Friday 11 August 2006

PAOGA to secure personal information

How do you feel about other people holding information about you? Do you think that the details are perfectly synchronised and up to date? We're talking here about your company, government departments, banks, the NHS, etc
When you are downloading information for sharing with your colleagues, how much trust do you put in it being accurate? What is the basis of that trust? Is it the publisher? The author?
And, in these days of genuine experts writing in blogs or on websites, mightn't they be more authoritative than conventional journalists?
But how do you separate the blog wheat from the chaff? Let me guess: you don't. You avoid this potentially rich source of information because you're not expert enough to judge what can be trusted and what can't.
In Q1 next year PAOGA, a deeply technical company, plans to start giving its customers the opportunity to store their personal identity information securely and control how that information is shared with the outside world. This could contain their credit, health, career and qualification information, for example.

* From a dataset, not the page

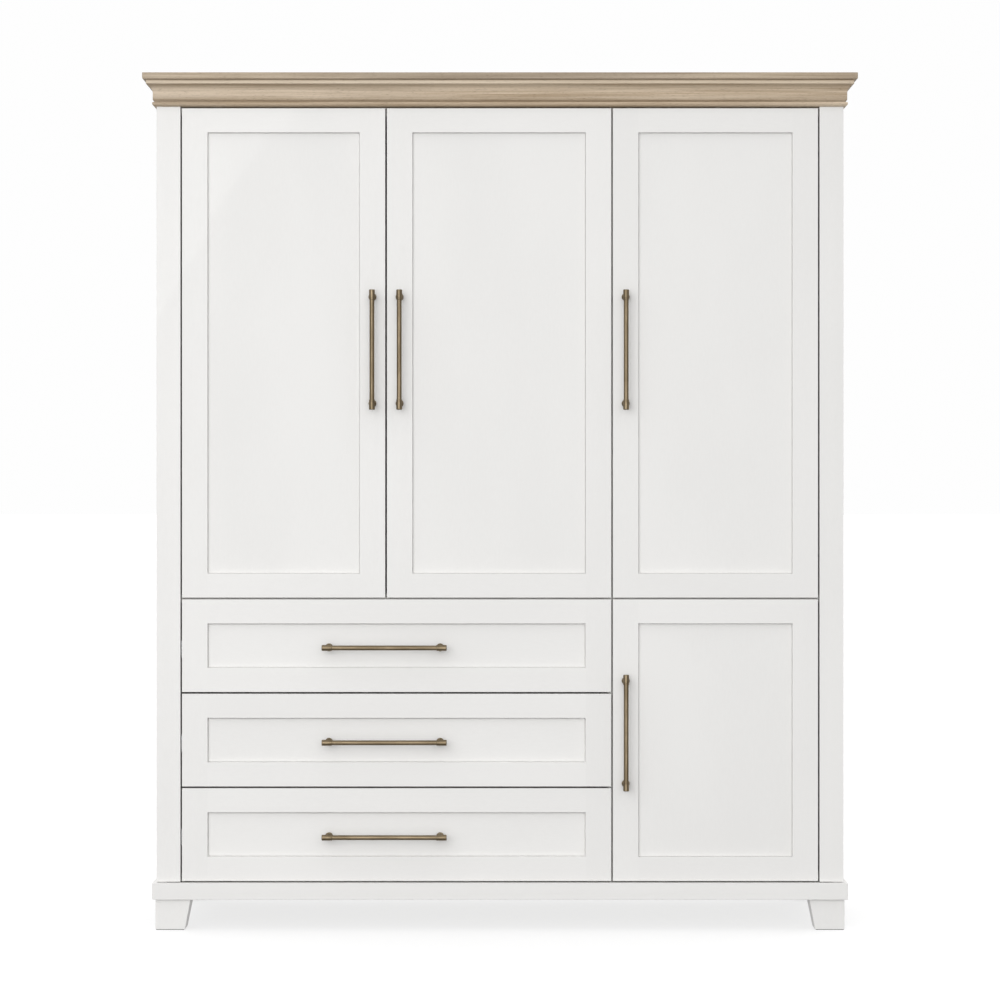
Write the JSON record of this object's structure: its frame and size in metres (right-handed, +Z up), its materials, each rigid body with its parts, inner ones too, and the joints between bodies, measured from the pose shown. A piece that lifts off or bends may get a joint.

Imagine if you could include an automatic authorisation check with searches for material from blogs and other unknown sources. PAOGA-using authors might say, "information managers can look at my name, my qualifications and my career history."
Wouldn't that take away the risk of dodgy sources?
It won't happen overnight, but expect companies like PAOGA to securely centralise personal information on our behalf, and put us in control of who sees it. This promises to transform our personal lives and introduce higher levels of trust into our business activities.